The exercise
Restate the entire listing word for word.

Data shown
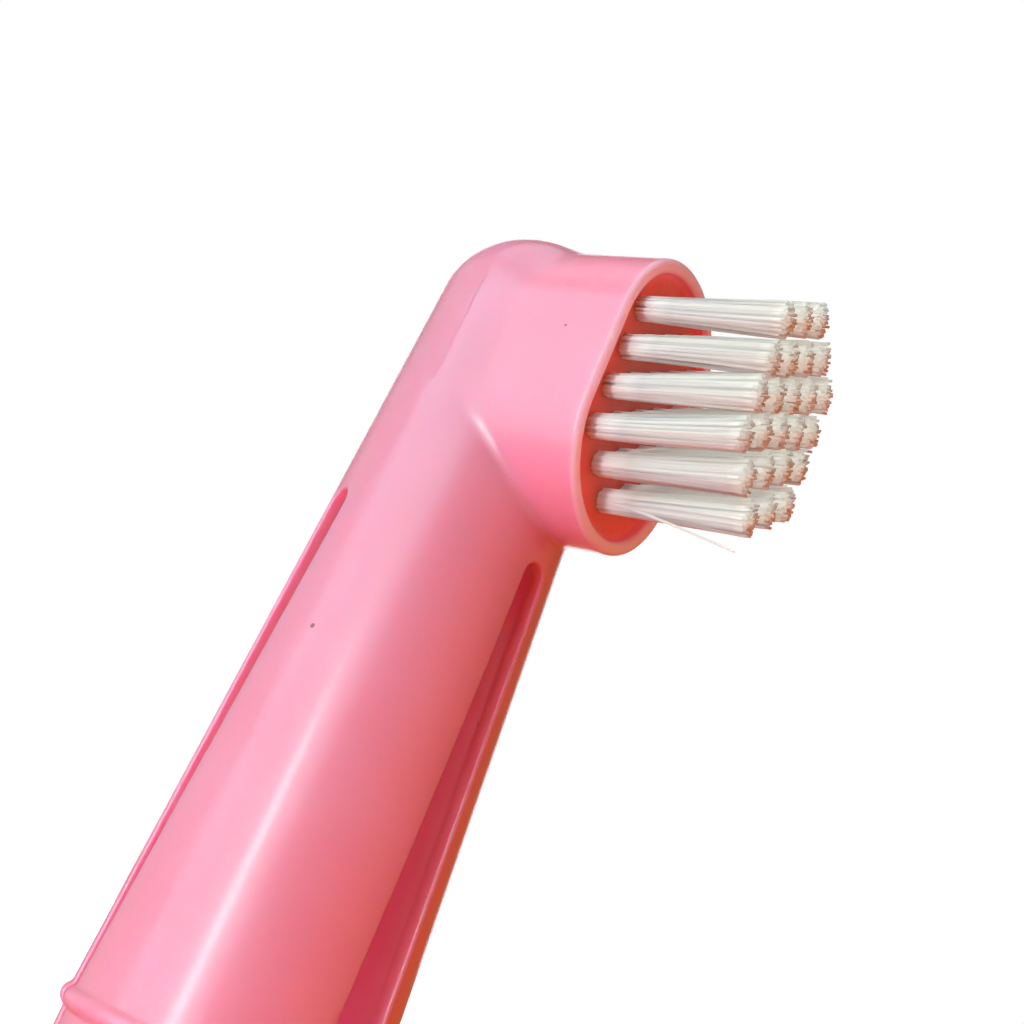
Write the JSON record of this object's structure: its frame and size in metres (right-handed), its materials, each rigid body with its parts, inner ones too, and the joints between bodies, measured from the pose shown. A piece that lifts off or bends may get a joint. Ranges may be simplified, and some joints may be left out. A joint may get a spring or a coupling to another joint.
{
  "type": "finger toothbrush",
  "caption": "Pet toothbrush worn on a fingertip: tapered, slotted plastic thimble with a domed tip and an oval head of staggered bristle tufts on one side.",
  "frame": {"origin": "middle of the sleeve's open end, in the plane of its bottom edge", "axes": "+Z along the sleeve from the open end to the domed tip, +X the way the bristles point; XZ is the plane of symmetry"},
  "size_m": [0.0298, 0.0192, 0.058],
  "materials": {
    "pink_plastic": "soft gloss, slightly translucent",
    "bristle_nylon": "warm white filaments with beige cut ends",
    "brass_wire": "plain drawn wire"
  },
  "bodies": {
    "root": {"finger_sleeve": "pink_plastic", "tuft_a1": "bristle_nylon", "tuft_a2": "bristle_nylon", "tuft_a3": "bristle_nylon", "tuft_a4": "bristle_nylon", "tuft_b1": "bristle_nylon", "tuft_b2": "bristle_nylon", "tuft_b3": "bristle_nylon", "tuft_b4": "bristle_nylon", "tuft_b5": "bristle_nylon", "tuft_c1": "bristle_nylon", "tuft_c2": "bristle_nylon", "tuft_c3": "bristle_nylon", "tuft_c4": "bristle_nylon", "tuft_c5": "bristle_nylon", "tuft_c6": "bristle_nylon", "tuft_d1": "bristle_nylon", "tuft_d2": "bristle_nylon", "tuft_d3": "bristle_nylon", "tuft_d4": "bristle_nylon", "tuft_d5": "bristle_nylon", "tuft_e1": "bristle_nylon", "tuft_e2": "bristle_nylon", "tuft_e3": "bristle_nylon", "tuft_e4": "bristle_nylon", "anchor_a1": "brass_wire", "anchor_a2": "brass_wire", "anchor_a3": "brass_wire", "anchor_a4": "brass_wire", "anchor_b1": "brass_wire", "anchor_b2": "brass_wire", "anchor_b3": "brass_wire", "anchor_b4": "brass_wire", "anchor_b5": "brass_wire", "anchor_c1": "brass_wire", "anchor_c2": "brass_wire", "anchor_c3": "brass_wire", "anchor_c4": "brass_wire", "anchor_c5": "brass_wire", "anchor_c6": "brass_wire", "anchor_d1": "brass_wire", "anchor_d2": "brass_wire", "anchor_d3": "brass_wire", "anchor_d4": "brass_wire", "anchor_d5": "brass_wire", "anchor_e1": "brass_wire", "anchor_e2": "brass_wire", "anchor_e3": "brass_wire", "anchor_e4": "brass_wire"}
  },
  "joints": []
}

Reply to the exercise
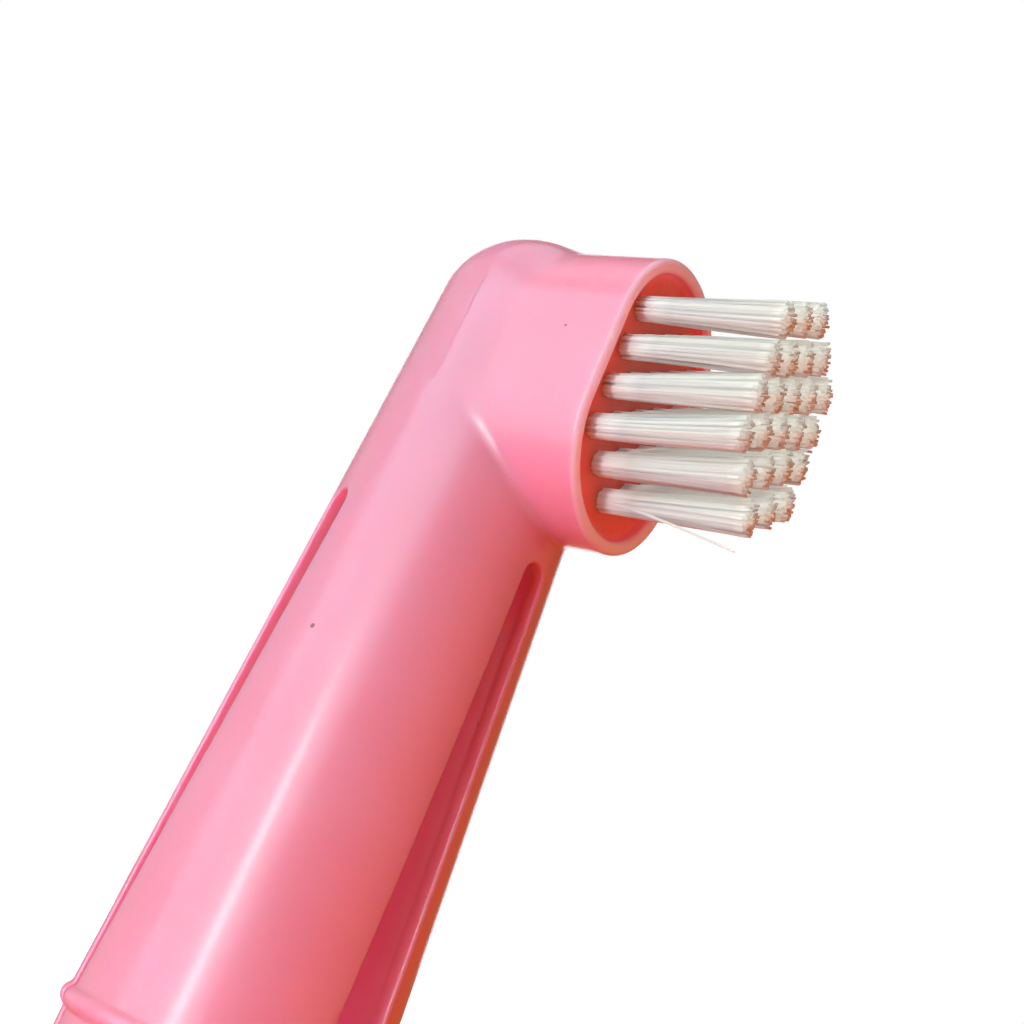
Write the JSON record of this object's structure: its frame and size in metres (right-handed), its materials, each rigid body with its parts, inner ones too, and the joints between bodies, measured from the pose shown. A piece that lifts off or bends may get a joint. Ranges may be simplified, and some joints may be left out. A joint may get a spring or a coupling to another joint.
{
  "type": "finger toothbrush",
  "caption": "Pet toothbrush worn on a fingertip: tapered, slotted plastic thimble with a domed tip and an oval head of staggered bristle tufts on one side.",
  "frame": {"origin": "middle of the sleeve's open end, in the plane of its bottom edge", "axes": "+Z along the sleeve from the open end to the domed tip, +X the way the bristles point; XZ is the plane of symmetry"},
  "size_m": [0.0298, 0.0192, 0.058],
  "materials": {
    "pink_plastic": "soft gloss, slightly translucent",
    "bristle_nylon": "warm white filaments with beige cut ends",
    "brass_wire": "plain drawn wire"
  },
  "bodies": {
    "root": {"finger_sleeve": "pink_plastic", "tuft_a1": "bristle_nylon", "tuft_a2": "bristle_nylon", "tuft_a3": "bristle_nylon", "tuft_a4": "bristle_nylon", "tuft_b1": "bristle_nylon", "tuft_b2": "bristle_nylon", "tuft_b3": "bristle_nylon", "tuft_b4": "bristle_nylon", "tuft_b5": "bristle_nylon", "tuft_c1": "bristle_nylon", "tuft_c2": "bristle_nylon", "tuft_c3": "bristle_nylon", "tuft_c4": "bristle_nylon", "tuft_c5": "bristle_nylon", "tuft_c6": "bristle_nylon", "tuft_d1": "bristle_nylon", "tuft_d2": "bristle_nylon", "tuft_d3": "bristle_nylon", "tuft_d4": "bristle_nylon", "tuft_d5": "bristle_nylon", "tuft_e1": "bristle_nylon", "tuft_e2": "bristle_nylon", "tuft_e3": "bristle_nylon", "tuft_e4": "bristle_nylon", "anchor_a1": "brass_wire", "anchor_a2": "brass_wire", "anchor_a3": "brass_wire", "anchor_a4": "brass_wire", "anchor_b1": "brass_wire", "anchor_b2": "brass_wire", "anchor_b3": "brass_wire", "anchor_b4": "brass_wire", "anchor_b5": "brass_wire", "anchor_c1": "brass_wire", "anchor_c2": "brass_wire", "anchor_c3": "brass_wire", "anchor_c4": "brass_wire", "anchor_c5": "brass_wire", "anchor_c6": "brass_wire", "anchor_d1": "brass_wire", "anchor_d2": "brass_wire", "anchor_d3": "brass_wire", "anchor_d4": "brass_wire", "anchor_d5": "brass_wire", "anchor_e1": "brass_wire", "anchor_e2": "brass_wire", "anchor_e3": "brass_wire", "anchor_e4": "brass_wire"}
  },
  "joints": []
}